begin Recorded information

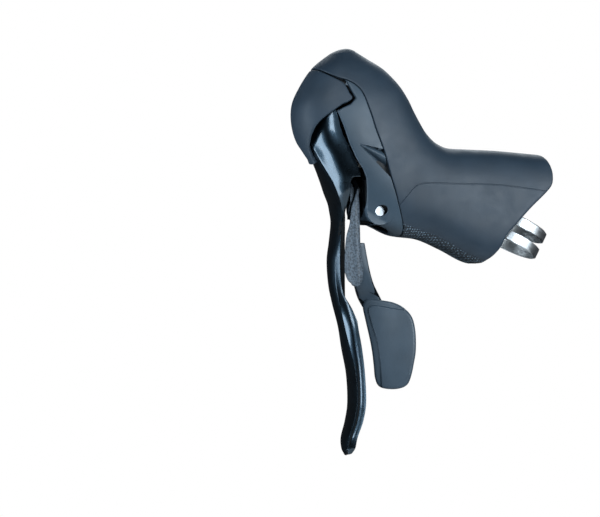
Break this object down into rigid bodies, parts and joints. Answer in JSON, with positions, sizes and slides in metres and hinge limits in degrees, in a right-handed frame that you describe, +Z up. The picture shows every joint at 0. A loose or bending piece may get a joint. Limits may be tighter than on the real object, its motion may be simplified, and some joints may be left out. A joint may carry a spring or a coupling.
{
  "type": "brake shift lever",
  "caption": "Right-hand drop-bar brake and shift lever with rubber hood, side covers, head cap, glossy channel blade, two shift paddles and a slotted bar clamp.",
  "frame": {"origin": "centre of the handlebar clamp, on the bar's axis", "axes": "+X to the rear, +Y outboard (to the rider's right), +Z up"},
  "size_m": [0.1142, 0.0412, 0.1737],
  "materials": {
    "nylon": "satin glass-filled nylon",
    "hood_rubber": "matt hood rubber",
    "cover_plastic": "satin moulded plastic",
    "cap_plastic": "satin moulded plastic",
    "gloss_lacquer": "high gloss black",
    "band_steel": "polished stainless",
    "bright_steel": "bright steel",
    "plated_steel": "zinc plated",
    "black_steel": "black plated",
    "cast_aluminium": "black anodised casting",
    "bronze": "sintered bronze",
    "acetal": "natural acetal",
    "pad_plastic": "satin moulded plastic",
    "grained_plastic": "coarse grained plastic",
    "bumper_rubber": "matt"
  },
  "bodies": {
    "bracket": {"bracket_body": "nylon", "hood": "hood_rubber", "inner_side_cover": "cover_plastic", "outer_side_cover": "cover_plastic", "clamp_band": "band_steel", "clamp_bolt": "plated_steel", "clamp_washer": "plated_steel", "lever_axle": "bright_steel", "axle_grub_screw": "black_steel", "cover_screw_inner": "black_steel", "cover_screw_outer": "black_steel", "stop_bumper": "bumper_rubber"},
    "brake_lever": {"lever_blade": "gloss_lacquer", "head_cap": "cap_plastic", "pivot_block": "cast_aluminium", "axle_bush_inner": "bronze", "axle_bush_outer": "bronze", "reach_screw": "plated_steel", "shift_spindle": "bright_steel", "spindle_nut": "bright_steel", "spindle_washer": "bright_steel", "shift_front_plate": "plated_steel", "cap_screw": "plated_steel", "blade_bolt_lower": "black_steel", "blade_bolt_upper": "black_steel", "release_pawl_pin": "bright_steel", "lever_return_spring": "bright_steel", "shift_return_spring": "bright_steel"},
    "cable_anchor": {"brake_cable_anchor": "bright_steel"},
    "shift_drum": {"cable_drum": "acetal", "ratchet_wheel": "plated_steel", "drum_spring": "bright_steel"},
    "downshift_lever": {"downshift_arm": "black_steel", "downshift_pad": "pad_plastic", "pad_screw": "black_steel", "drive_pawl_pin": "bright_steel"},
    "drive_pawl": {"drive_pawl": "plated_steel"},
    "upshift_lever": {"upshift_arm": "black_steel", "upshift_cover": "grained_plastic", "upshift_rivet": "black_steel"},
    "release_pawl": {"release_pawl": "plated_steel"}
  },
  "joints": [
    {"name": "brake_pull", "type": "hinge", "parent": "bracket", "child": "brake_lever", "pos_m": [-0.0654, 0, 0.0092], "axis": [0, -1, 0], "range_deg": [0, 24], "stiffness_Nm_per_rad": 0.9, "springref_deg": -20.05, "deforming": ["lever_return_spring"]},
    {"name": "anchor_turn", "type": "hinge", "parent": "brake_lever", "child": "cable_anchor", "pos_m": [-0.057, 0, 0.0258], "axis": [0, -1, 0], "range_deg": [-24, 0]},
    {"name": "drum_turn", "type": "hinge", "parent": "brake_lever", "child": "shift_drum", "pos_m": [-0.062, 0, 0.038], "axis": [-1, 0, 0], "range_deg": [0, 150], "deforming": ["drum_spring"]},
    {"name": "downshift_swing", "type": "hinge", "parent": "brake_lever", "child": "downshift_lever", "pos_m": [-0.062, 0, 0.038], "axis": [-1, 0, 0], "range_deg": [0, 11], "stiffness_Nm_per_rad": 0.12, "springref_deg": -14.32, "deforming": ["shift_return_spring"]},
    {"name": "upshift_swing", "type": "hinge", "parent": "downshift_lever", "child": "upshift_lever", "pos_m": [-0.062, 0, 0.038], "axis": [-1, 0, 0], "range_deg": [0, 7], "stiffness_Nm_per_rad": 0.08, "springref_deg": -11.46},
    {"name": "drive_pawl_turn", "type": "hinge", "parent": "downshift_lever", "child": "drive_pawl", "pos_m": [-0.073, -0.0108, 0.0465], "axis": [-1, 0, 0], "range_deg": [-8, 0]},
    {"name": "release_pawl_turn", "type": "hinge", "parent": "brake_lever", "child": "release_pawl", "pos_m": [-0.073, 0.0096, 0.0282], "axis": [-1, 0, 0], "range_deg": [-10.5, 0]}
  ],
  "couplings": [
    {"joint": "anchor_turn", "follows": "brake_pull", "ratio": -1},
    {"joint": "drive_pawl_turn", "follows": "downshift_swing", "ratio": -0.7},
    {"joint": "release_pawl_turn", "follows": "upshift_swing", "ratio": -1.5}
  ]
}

end Recorded information

> [Aim of the exercise]:
Reproduce the listing in full. Keep it exactly as written.

> [The response]:
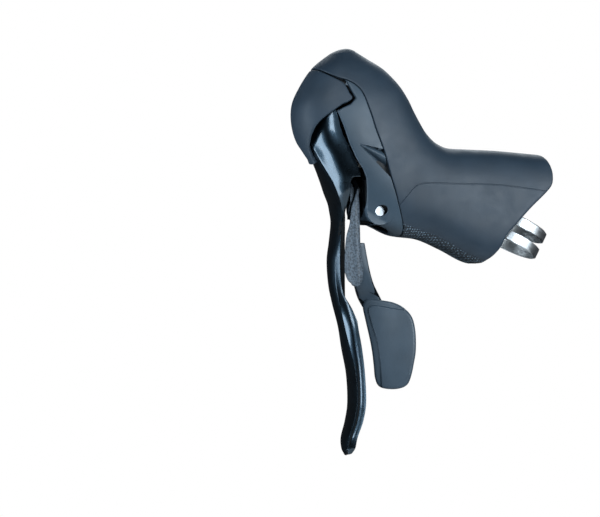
Break this object down into rigid bodies, parts and joints. Answer in JSON, with positions, sizes and slides in metres and hinge limits in degrees, in a right-handed frame that you describe, +Z up. The picture shows every joint at 0. A loose or bending piece may get a joint. Limits may be tighter than on the real object, its motion may be simplified, and some joints may be left out. A joint may carry a spring or a coupling.
{
  "type": "brake shift lever",
  "caption": "Right-hand drop-bar brake and shift lever with rubber hood, side covers, head cap, glossy channel blade, two shift paddles and a slotted bar clamp.",
  "frame": {"origin": "centre of the handlebar clamp, on the bar's axis", "axes": "+X to the rear, +Y outboard (to the rider's right), +Z up"},
  "size_m": [0.1142, 0.0412, 0.1737],
  "materials": {
    "nylon": "satin glass-filled nylon",
    "hood_rubber": "matt hood rubber",
    "cover_plastic": "satin moulded plastic",
    "cap_plastic": "satin moulded plastic",
    "gloss_lacquer": "high gloss black",
    "band_steel": "polished stainless",
    "bright_steel": "bright steel",
    "plated_steel": "zinc plated",
    "black_steel": "black plated",
    "cast_aluminium": "black anodised casting",
    "bronze": "sintered bronze",
    "acetal": "natural acetal",
    "pad_plastic": "satin moulded plastic",
    "grained_plastic": "coarse grained plastic",
    "bumper_rubber": "matt"
  },
  "bodies": {
    "bracket": {"bracket_body": "nylon", "hood": "hood_rubber", "inner_side_cover": "cover_plastic", "outer_side_cover": "cover_plastic", "clamp_band": "band_steel", "clamp_bolt": "plated_steel", "clamp_washer": "plated_steel", "lever_axle": "bright_steel", "axle_grub_screw": "black_steel", "cover_screw_inner": "black_steel", "cover_screw_outer": "black_steel", "stop_bumper": "bumper_rubber"},
    "brake_lever": {"lever_blade": "gloss_lacquer", "head_cap": "cap_plastic", "pivot_block": "cast_aluminium", "axle_bush_inner": "bronze", "axle_bush_outer": "bronze", "reach_screw": "plated_steel", "shift_spindle": "bright_steel", "spindle_nut": "bright_steel", "spindle_washer": "bright_steel", "shift_front_plate": "plated_steel", "cap_screw": "plated_steel", "blade_bolt_lower": "black_steel", "blade_bolt_upper": "black_steel", "release_pawl_pin": "bright_steel", "lever_return_spring": "bright_steel", "shift_return_spring": "bright_steel"},
    "cable_anchor": {"brake_cable_anchor": "bright_steel"},
    "shift_drum": {"cable_drum": "acetal", "ratchet_wheel": "plated_steel", "drum_spring": "bright_steel"},
    "downshift_lever": {"downshift_arm": "black_steel", "downshift_pad": "pad_plastic", "pad_screw": "black_steel", "drive_pawl_pin": "bright_steel"},
    "drive_pawl": {"drive_pawl": "plated_steel"},
    "upshift_lever": {"upshift_arm": "black_steel", "upshift_cover": "grained_plastic", "upshift_rivet": "black_steel"},
    "release_pawl": {"release_pawl": "plated_steel"}
  },
  "joints": [
    {"name": "brake_pull", "type": "hinge", "parent": "bracket", "child": "brake_lever", "pos_m": [-0.0654, 0, 0.0092], "axis": [0, -1, 0], "range_deg": [0, 24], "stiffness_Nm_per_rad": 0.9, "springref_deg": -20.05, "deforming": ["lever_return_spring"]},
    {"name": "anchor_turn", "type": "hinge", "parent": "brake_lever", "child": "cable_anchor", "pos_m": [-0.057, 0, 0.0258], "axis": [0, -1, 0], "range_deg": [-24, 0]},
    {"name": "drum_turn", "type": "hinge", "parent": "brake_lever", "child": "shift_drum", "pos_m": [-0.062, 0, 0.038], "axis": [-1, 0, 0], "range_deg": [0, 150], "deforming": ["drum_spring"]},
    {"name": "downshift_swing", "type": "hinge", "parent": "brake_lever", "child": "downshift_lever", "pos_m": [-0.062, 0, 0.038], "axis": [-1, 0, 0], "range_deg": [0, 11], "stiffness_Nm_per_rad": 0.12, "springref_deg": -14.32, "deforming": ["shift_return_spring"]},
    {"name": "upshift_swing", "type": "hinge", "parent": "downshift_lever", "child": "upshift_lever", "pos_m": [-0.062, 0, 0.038], "axis": [-1, 0, 0], "range_deg": [0, 7], "stiffness_Nm_per_rad": 0.08, "springref_deg": -11.46},
    {"name": "drive_pawl_turn", "type": "hinge", "parent": "downshift_lever", "child": "drive_pawl", "pos_m": [-0.073, -0.0108, 0.0465], "axis": [-1, 0, 0], "range_deg": [-8, 0]},
    {"name": "release_pawl_turn", "type": "hinge", "parent": "brake_lever", "child": "release_pawl", "pos_m": [-0.073, 0.0096, 0.0282], "axis": [-1, 0, 0], "range_deg": [-10.5, 0]}
  ],
  "couplings": [
    {"joint": "anchor_turn", "follows": "brake_pull", "ratio": -1},
    {"joint": "drive_pawl_turn", "follows": "downshift_swing", "ratio": -0.7},
    {"joint": "release_pawl_turn", "follows": "upshift_swing", "ratio": -1.5}
  ]
}